Before the media-savvy riot grrrls came of age and put a cool name to being young, female and punk, there was nothing intrinsically glamorous or trendy about having the guts to flip the gender script and muck about in the mire of America’s indie rock world. Columbus, Ohio’s Scrawl, a trio of tough chicks with no specific agenda and far more enthusiasm than skill, began rocking out in 1985 as Skull.
Scrawl’s first-born, Plus, Also, Too is sloppy, occasionally strident indie-pop. Although her aggressive guitar work is dandy, Marcy Mays’ uncertain singing (joined in disharmony by bassist Sue Harshe; drummer Carolyn O’Leary completes the lineup) isn’t equally beneficial to Scrawl’s rugged melodicism, cutting sidelong through songs rather than moving them along. There’s promise in the grooves, but the vocals just don’t cut it. (Besides reissuing the album, Rough Trade later stuck, appended, attached Plus, Also, Too on the CD of He’s Drunk.)
Strings of cryptic fragments serve as the intriguing lyrics on He’s Drunk, a more proficient and varied follow-up. The songs are neat (besides their originals, Scrawl demolish and then rebuild the Hombres’ garage-rock classic, “Let It All Hang Out,” and give Felice and Boudleaux Bryant’s “Rocky Top” a politely quiet reading); the instrumental work is generally solid. But while Mays and Harshe both show improvement, their voices still don’t blend together very well at all.

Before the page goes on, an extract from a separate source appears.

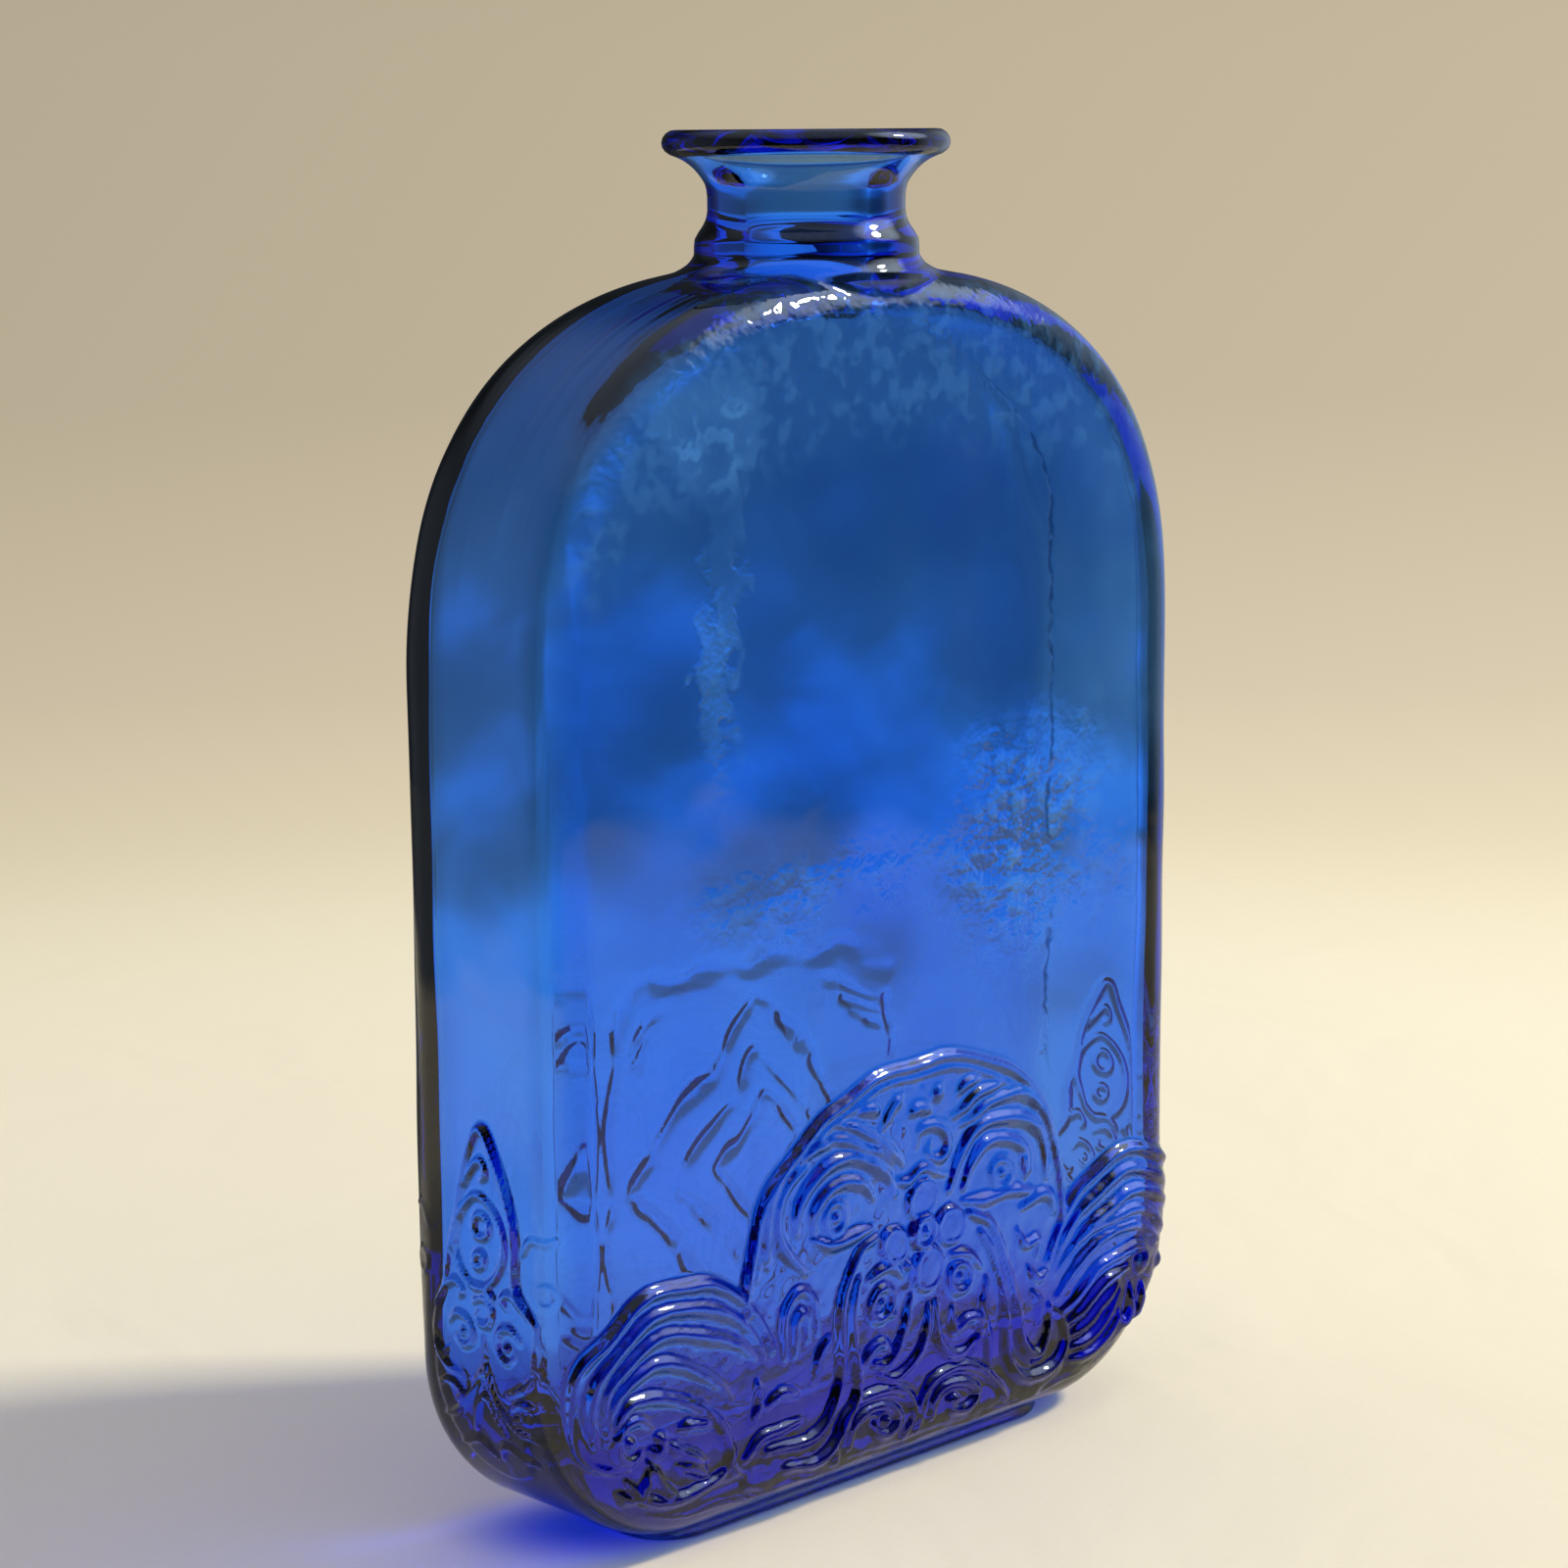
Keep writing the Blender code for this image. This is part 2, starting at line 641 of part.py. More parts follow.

Producer Gary Smith, who worked wonders for the Blake Babies and has done records with Throwing Muses and other neo-pop ensembles, reigned in Scrawl’s discordant excesses on Smallmouth, drawing out the sturdy melodies with presentably confident vocals. Tidying up the sound might have removed the jagged corners that make Scrawl invigorating, but the trio (especially Mays’ intense guitar strikes) skillfully holds its own, making songs like the tender “Charles,” “Tell You What” and “Time to Come Clean” both bracing and appealing. The sketchy lyrics touch on real-life encounters and personal problems with engaging near-the-surface intimacy; the music is a bit brasher than that but not by much. While some of the songs are clearly punk-derived (“Rot,” “Absolute Torture”), the band’s ’70s rock roots get to showing in “Charles,” a rewrite of Kiss’ “Beth,” which leaves a message for a lover waiting on a rocker. Mays’ sweet piano cover of Eurythmics’ bitterly sarcastic “I Need You” ends the album on a handsome, smartly feminist note.

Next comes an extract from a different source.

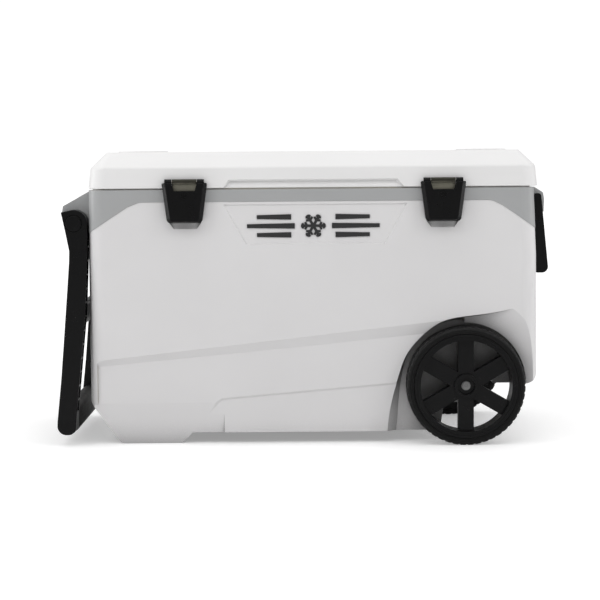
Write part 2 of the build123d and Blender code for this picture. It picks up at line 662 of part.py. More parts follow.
def latch_keeper(x):
    """Ledge on the body that the flap's hook closes under."""
    inner_low, inner_high = -front_half(KEEPER_LOW), -front_half(435)
    return prism_yz([(inner_low, KEEPER_LOW), (-224.6, KEEPER_LOW), (-226, 424, 1), (-224, 432),
                     (inner_high, 435)], x - 15, x + 15)


# ---------------------------------------------------------------- tow handle
def tow_arm_outline():
    """Arm profile: round top with a stop flat, long tapering leg, round foot."""
    stop = math.radians(TOW_STOP_DEG)
    flat_in = Vector(TOW_X + TOW_TURN_R * math.cos(stop), TOW_Z + TOW_TURN_R * math.sin(stop))
    tip = flat_in + Vector(-math.sin(stop), math.cos(stop)) * 17.5
    crown = math.radians(TOW_STOP_DEG / 2)
    top_mid = Vector(TOW_X + TOW_TURN_R * math.cos(crown), TOW_Z + TOW_TURN_R * math.sin(crown))
    side = Vector(TOW_X + TOW_TURN_R, TOW_Z)
    leg = [(side.X, side.Y), (-391.2, 348), (-396.3, 240), (-411.5, 89), (-418, 20.5, 13),
           (-450.5, 20.5, 16), (-449.5, 45), (-441.5, 121), (-428, 282), (-424, 333), (-423.5, 352),
           (-430, 386), (tip.X, tip.Y), (flat_in.X, flat_in.Y)]
    crown_arc = Edge.make_three_point_arc(flat_in, top_mid, side)
    chord = rounded_outline(leg)
    straight = [e for e in chord.edges() if (e.center() - (flat_in + side) / 2).length > 0.5]
    return Face(Wire(straight + [crown_arc]))


def tow_arm(rear):
    """One arm: a channel open towards the body, crossed by ribs."""
    face = tow_arm_outline()
    arm = extrude(face_at_y(face, -TOW_IN), amount=TOW_OUT - TOW_IN, dir=(0, -1, 0))
    arm = fillet(arm.faces().sort_by(Axis.Y)[0].edges(), 1.6)
    pocket = prism_xz([(-380, 370), (-418, 370), (-419, 333), (-423, 282), (-436.5, 121),
                       (-443.5, 62), (-380, 62)], -TOW_OUT + 4, -TOW_IN - 3.5)
    for i in range(12):
        z = 84 + i * 25
        pocket -= block(-460, -370, -TOW_OUT, -TOW_IN, z - 1.1, z + 1.1)
    arm -= pocket
    arm -= rod_y(-TOW_OUT + 6, -TOW_IN + 2, TOW_X, TOW_Z, TOW_PIN_R + PIVOT_FIT)
    arm -= rod_y(-TOW_OUT - 1, -TOW_OUT + 2.5, TOW_X, TOW_Z, 15.6)
    return rear_copy(arm) if rear else arm


def tow_cap(rear):
    """Round cover over the pivot."""
    cap = rod_y(-TOW_OUT - 1.2, -TOW_OUT + 2.5, TOW_X, TOW_Z, 14.0)
    cap = fillet(cap.faces().sort_by(Axis.Y)[0].edges(), 1.0)
    return rear_copy(cap) if rear else cap


def tow_pin(rear):
    """Pivot pin pressed into the hood; the arm turns on it."""
    pin = rod_y(-TOW_OUT + 6.5, -TOW_IN + 26, TOW_X, TOW_Z, TOW_PIN_R)
    return rear_copy(pin) if rear else pin


def grip_section(inset):
    size = (GRIP_WIDE - 2 * inset, GRIP_HIGH - 2 * inset)
    return Pos(GRIP_X, GRIP_Z) * RectangleRounded(size[0], size[1], 12.5 - inset)


def cross_bar(section, half):
    """Bar of an (x, z) section, running the same way to both sides."""
    return extrude(face_at_y(section, half), amount=2 * half, dir=(0, -1, 0))


def make_tow_bars():
    """Crossbar, grip bar and soft grip sleeve."""
    cross = cross_bar(Pos(CROSS_X, CROSS_Z) * RectangleRounded(CROSS_WIDE, CROSS_HIGH, 5), TOW_IN)
    core = cross_bar(grip_section(2.2), SLEEVE_HALF)
    groove = cross_bar(grip_section(-5), SLEEVE_HALF) - core
    sleeve = cross_bar(grip_section(-0.8), SLEEVE_HALF) - core
    return cross, cross_bar(grip_section(0), TOW_IN) - groove, sleeve


# ---------------------------------------------------------------- carry handle
def make_carry_handle():
    """Swing handle on the wheel end: two arms and a grip in one moulding, and its pins."""
    arm = prism_xz([(417.4, 447.6, 5.4), (430.9, 447.6, 5.4), (444.9, 301.8, 11), (420.4, 301.8, 4)],
                   -CARRY_OUT, -CARRY_IN)
    arm = fillet(arm.faces().sort_by(Axis.Y)[0].edges(), 1.5)
    grip = prism_xz([(420.2, 336, 9), (441.2, 336, 9), (444.4, 302.3, 10.5), (420.8, 302.3, 5)],
                    -CARRY_IN, CARRY_IN)
    handle = both_sides(arm) + grip
    handle -= rod_y(-CARRY_OUT + 4, CARRY_OUT - 4, CARRY_X, CARRY_Z, CARRY_PIN_R + PIVOT_FIT)
    pins = [rod_y(-CARRY_OUT + 4.5, -CARRY_IN + 18, CARRY_X, CARRY_Z, CARRY_PIN_R)]
    pins.append(rear_copy(pins[0]))
    return handle, pins


# ---------------------------------------------------------------- wheels
def ring_y(y_from, y_to, outer, inner):
    return rod_y(y_from, y_to, WHEEL_X, WHEEL_Z, outer) - rod_y(
        y_from - 1, y_to + 1, WHEEL_X, WHEEL_Z, inner)


def make_tyre():
    """Solid tyre with rounded shoulders."""
    tyre = ring_y(-WHEEL_OUT + 1, -WHEEL_IN, TYRE_R, RIM_R)
    outer_edges = tyre.edges().filter_by(lambda e: abs(e.radius - TYRE_R) < 0.1 if
                                         e.geom_type == GeomType.CIRCLE else False)
    return fillet(outer_edges, 4.5)


def make_rim():
    """Moulded rim: barrel, web of six flat spokes with ribs behind, and hub."""
    barrel = ring_y(-WHEEL_OUT, -WHEEL_IN - 1, RIM_R, 82)
    barrel -= ring_y(-WHEEL_OUT - 1, -WHEEL_OUT + 2.0, 89, 80)
    hub = ring_y(-WHEEL_OUT + 8, -WELL_WALL - 3, 19, 5)
    collar_ring = ring_y(-WHEEL_OUT + 5, -WHEEL_OUT + 20, 21, 16)
    rim = barrel + hub + collar_ring
    for i in range(6):
        spoke = block(-14, 14, -WHEEL_OUT + 12, -WHEEL_OUT + 16.5, 17, 84)
        rib = block(-13, -10, -WHEEL_OUT + 16, -WHEEL_IN - 10, 17, 84)
        ribs = rib + block(10, 13, -WHEEL_OUT + 16, -WHEEL_IN - 10, 17, 84)
        rim += Pos(WHEEL_X, 0, WHEEL_Z) * Rot(0, 60 * i, 0) * (spoke + ribs)
    rim -= rod_y(-WHEEL_OUT - 1, -WHEEL_OUT + 14, WHEEL_X, WHEEL_Z, 16)
    return rim - rod_y(-260, -100, WHEEL_X, WHEEL_Z, AXLE_R + AXLE_FIT)


def make_washer():
    return ring_y(-WELL_WALL - 2.7, -WELL_WALL - 0.1, 15, AXLE_R)


def make_push_nut():
    """Domed push nut on the end of the axle."""
    nut = ring_y(-WHEEL_OUT + 11.4, -WHEEL_OUT + 13.9, NUT_R, AXLE_R)
    dome = rod_y(-WHEEL_OUT + 8.5, -WHEEL_OUT + 11.6, WHEEL_X, WHEEL_Z, NUT_R - 1)
    dome -= rod_y(-WHEEL_OUT + 8, -WHEEL_OUT + 9.2, WHEEL_X, WHEEL_Z, 2.5)
    return nut + (dome - rod_y(-WHEEL_OUT + 10, -WHEEL_OUT + 12, WHEEL_X, WHEEL_Z, AXLE_R))


def make_axle():
    half = WHEEL_OUT - 10
    return rod_y(-half, half, WHEEL_X, WHEEL_Z, AXLE_R)


# ---------------------------------------------------------------- drain
def make_drain():
    """Drain spout through the wall, its gasket, and the screw cap."""
    flange_r = 15.5
    inner_end = front_half(DRAIN_Z - flange_r) - INNER_C - 2.3
    spout = rod_y(inner_end, DRAIN_FACE + 14, DRAIN_X, DRAIN_Z, DRAIN_R + 1.9)
    spout += rod_y(DRAIN_FACE + 0.05, DRAIN_FACE + 3, DRAIN_X, DRAIN_Z, 21)
    spout += rod_y(inner_end, inner_end + 2.2, DRAIN_X, DRAIN_Z, flange_r)
    spout -= rod_y(inner_end - 1, DRAIN_FACE + 20, DRAIN_X, DRAIN_Z, DRAIN_R - 1)
    gasket = rod_y(DRAIN_FACE + 14.05, DRAIN_FACE + 15.6, DRAIN_X, DRAIN_Z, DRAIN_R + 1.8)
    gasket -= rod_y(DRAIN_FACE + 13, DRAIN_FACE + 17, DRAIN_X, DRAIN_Z, DRAIN_R - 1)
    cap = rod_y(DRAIN_FACE + 3.4, DRAIN_FACE + 20, DRAIN_X, DRAIN_Z, 19)
    cap = fillet(cap.faces().sort_by(Axis.Y)[-1].edges(), 2)
    cap -= rod_y(DRAIN_FACE + 3, DRAIN_FACE + 15.9, DRAIN_X, DRAIN_Z, DRAIN_R + 2.0)
    cap += block(DRAIN_X - 15, DRAIN_X + 15, DRAIN_FACE + 19.5, DRAIN_FACE + 28, DRAIN_Z - 3, DRAIN_Z + 3)
    for i in range(12):
        a = math.radians(30 * i + 15)
        at = (DRAIN_X + 20 * math.cos(a), DRAIN_Z + 20 * math.sin(a))
        cap -= rod_y(DRAIN_FACE + 3, DRAIN_FACE + 17, at[0], at[1], 2.6)
    return spout, gasket, cap


# ---------------------------------------------------------------- write the parts
def solids_of(shape):
    """Every solid of a shape, a list of shapes or a boolean result."""
    items = shape if isinstance(shape, (list, tuple)) else [shape]
    return [s for item in items for s in item.solids()]


def save(name, shape):
    solids = solids_of(shape)
    solids = [Pos(TO_MIDDLE_X, 0, 0) * s for s in solids]
    keep = solids[0] if len(solids) == 1 else Compound(children=solids)
    export_step(keep, f"parts/{name}.step")


def main():
    os.makedirs("parts", exist_ok=True)
    shell, foam, liner, collar = make_body()
    save("outer_shell", shell)
    save("body_foam", foam)
    save("inner_liner", liner)
    save("collar", collar + tow_hood() + carry_hood())
    save("emblem", make_emblem())
    lid_shell, lid_foam, lid_pan = make_lid()
    save("lid_outer", lid_shell)
    save("lid_foam", lid_foam)
    save("lid_liner", lid_pan)
    body_leaves, lid_leaves, pins, body_screws, lid_screws = make_hinges()
    save("hinge_body_leaves", body_leaves)
    save("hinge_lid_leaves", lid_leaves)
    save("hinge_pins", pins)
    save("hinge_body_screws", body_screws)
    save("hinge_lid_screws", lid_screws)
    for side, x in zip(("left", "right"), LATCH_X):
        save(f"latch_flap_{side}", latch_flap(x))
        save(f"latch_plate_{side}", latch_plate(x))
        save(f"latch_pin_{side}", rod_x(x - 35.5, x + 35.5, LATCH_Y, LATCH_Z, LATCH_PIN_R))
        save(f"latch_screw_{side}", latch_screw(x))
        save(f"latch_keeper_{side}", latch_keeper(x))
    for side, rear in (("front", False), ("rear", True)):
        save(f"tow_arm_{side}", tow_arm(rear))
        save(f"tow_cap_{side}", tow_cap(rear))
        save(f"tow_pin_{side}", tow_pin(rear))
    cross, bar, sleeve = make_tow_bars()
    save("tow_crossbar", cross)
    save("tow_grip_bar", bar)
    save("tow_grip_sleeve", sleeve)
    handle, carry_pins = make_carry_handle()
    save("carry_handle", handle)
    save("carry_pins", carry_pins)
    wheel_parts = {"tyre": make_tyre(), "rim": make_rim(), "washer": make_washer(),
                   "push_nut": make_push_nut()}
    for name, shape in wheel_parts.items():
        save(f"{name}_front", shape)
        save(f"{name}_rear", rear_copy(shape))
    save("axle", make_axle())
    spout, gasket, cap = make_drain()
    save("drain_spout", spout)
    save("drain_gasket", gasket)
    save("drain_cap", cap)


main()
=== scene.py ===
import json
import math

import bmesh
import bpy
from mathutils import Matrix, Vector


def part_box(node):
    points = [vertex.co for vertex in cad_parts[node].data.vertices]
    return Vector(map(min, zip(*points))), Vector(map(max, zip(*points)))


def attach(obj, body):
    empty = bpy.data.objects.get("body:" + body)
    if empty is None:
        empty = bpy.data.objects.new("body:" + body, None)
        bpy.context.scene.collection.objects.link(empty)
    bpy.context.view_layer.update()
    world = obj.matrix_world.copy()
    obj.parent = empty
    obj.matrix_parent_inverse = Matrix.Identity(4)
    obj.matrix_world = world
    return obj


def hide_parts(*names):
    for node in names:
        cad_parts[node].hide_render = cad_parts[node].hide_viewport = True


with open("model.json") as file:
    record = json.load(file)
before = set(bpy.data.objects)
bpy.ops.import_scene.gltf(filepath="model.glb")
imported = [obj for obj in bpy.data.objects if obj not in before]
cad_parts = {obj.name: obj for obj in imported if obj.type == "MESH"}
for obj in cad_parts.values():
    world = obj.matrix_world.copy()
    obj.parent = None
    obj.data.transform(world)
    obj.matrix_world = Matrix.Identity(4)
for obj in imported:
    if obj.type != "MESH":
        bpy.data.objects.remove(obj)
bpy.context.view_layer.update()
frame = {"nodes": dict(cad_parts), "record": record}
nodes = frame["nodes"]
MM = 0.001


# ---------------------------------------------------------------- camera, light and floor
CAMERA_BACK = 3.422
CAMERA_HIGH = 0.497
CAMERA_SIDE = -0.0081
CAMERA_PITCH = math.radians(4.19)
CAMERA_ROLL = math.radians(0.45)
CAMERA_LENS = 108.2
SKY_HORIZON = 0.2
SKY_TOP = 1.0
BACKDROP = 1.05
FLOOR_SIZE = 60
FLOOR_GLOW = (0.30, 0.60, 0.7, 1.8)  # glow near and far, and the distances where it starts and ends
SENSOR_WIDE = 36.0


def make_camera():
    """Long lens straight at the front, slightly above and slightly rolled."""
    data = bpy.data.cameras.new("camera")
    data.lens = CAMERA_LENS
    data.sensor_width = SENSOR_WIDE
    camera = bpy.data.objects.new("camera", data)
    right = Vector((math.cos(CAMERA_ROLL), 0, -math.sin(CAMERA_ROLL)))
    up = Vector((math.sin(CAMERA_ROLL), 0, math.cos(CAMERA_ROLL)))
    pitch = Matrix.Rotation(-CAMERA_PITCH, 3, "X")
    right, up = pitch @ right, pitch @ up
    turn = Matrix((right, up, right.cross(up))).transposed().to_4x4()
    camera.matrix_world = Matrix.Translation((CAMERA_SIDE, -CAMERA_BACK, CAMERA_HIGH)) @ turn
    bpy.context.scene.collection.objects.link(camera)
    bpy.context.scene.camera = camera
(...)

The Scrawl on the seven-song Bloodsucker (issued twice with adjusted artwork) is harder, in both rock edge and emotional stance. Evidently embittered by bad experiences in the record industry (Rough Trade’s collapse undoubtedly among their woes) and relationships, Mays and Harshe sing and play with renewed fervor, which works to their advantage in dispirited songs like “Love’s Insecticide,” the depressed “Please Have Everything” and the powerfully edgy “Clock Song,” a Gang of Four-like call and response that sets miserable lines (“Don’t want to get out of bed…Don’t want to look at myself”) against an encouraging chorus of “Go, girl, go!” Scrawl’s ripping cover of Cheap Trick’s “High Roller”—stripped-down and businesslike—isn’t as good in the execution as the conception, but makes its point all the same.

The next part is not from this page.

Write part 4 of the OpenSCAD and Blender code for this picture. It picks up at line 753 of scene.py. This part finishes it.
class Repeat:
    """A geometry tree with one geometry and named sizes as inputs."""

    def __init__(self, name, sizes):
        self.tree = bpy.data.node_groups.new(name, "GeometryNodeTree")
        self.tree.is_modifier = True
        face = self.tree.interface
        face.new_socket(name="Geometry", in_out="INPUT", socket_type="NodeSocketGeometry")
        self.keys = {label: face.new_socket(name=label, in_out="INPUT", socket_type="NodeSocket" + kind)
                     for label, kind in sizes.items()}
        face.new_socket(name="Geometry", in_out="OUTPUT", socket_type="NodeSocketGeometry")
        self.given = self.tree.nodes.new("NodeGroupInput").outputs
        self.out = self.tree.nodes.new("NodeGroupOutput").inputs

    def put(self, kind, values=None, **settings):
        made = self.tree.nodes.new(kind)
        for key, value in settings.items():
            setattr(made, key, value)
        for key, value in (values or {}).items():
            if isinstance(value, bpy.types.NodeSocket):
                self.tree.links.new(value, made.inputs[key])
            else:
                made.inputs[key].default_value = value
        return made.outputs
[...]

Dana Marshall replaced O’Leary in 1992; the following year, Scrawl recorded Velvet Hammer, a great- sounding modern-rock record (credit uncredited engineer Steve Albini) delivered straight from the jaws of hell. “Drunken Fool,” “Your Mother Wants to Know,” “Tell Me Now, Boy,” “Take a Swing” and “Prize” are only some of the blunt, raw, conversational songs of first-person failings and ruined romance. Singing in an unsure voice that aptly reflects the mood of this poignant and unnerving album, Mays (effectively harmonized, and spelled with little emotional improvement on “See” and part of “Remember That Day,” by Harshe) rips herself apart, wishing only for the relief of release: “I know you’re sick of me not acting my age…I want to be strong but I don’t put up a fight…All my friends look at me like a stooge, look at me I’m a loser…You ask me not to drink so I passed out in a different bed…I can almost feel myself evaporating.” Hard to enjoy in light of the obvious pain, but a terribly potent bloodletting of misery into art.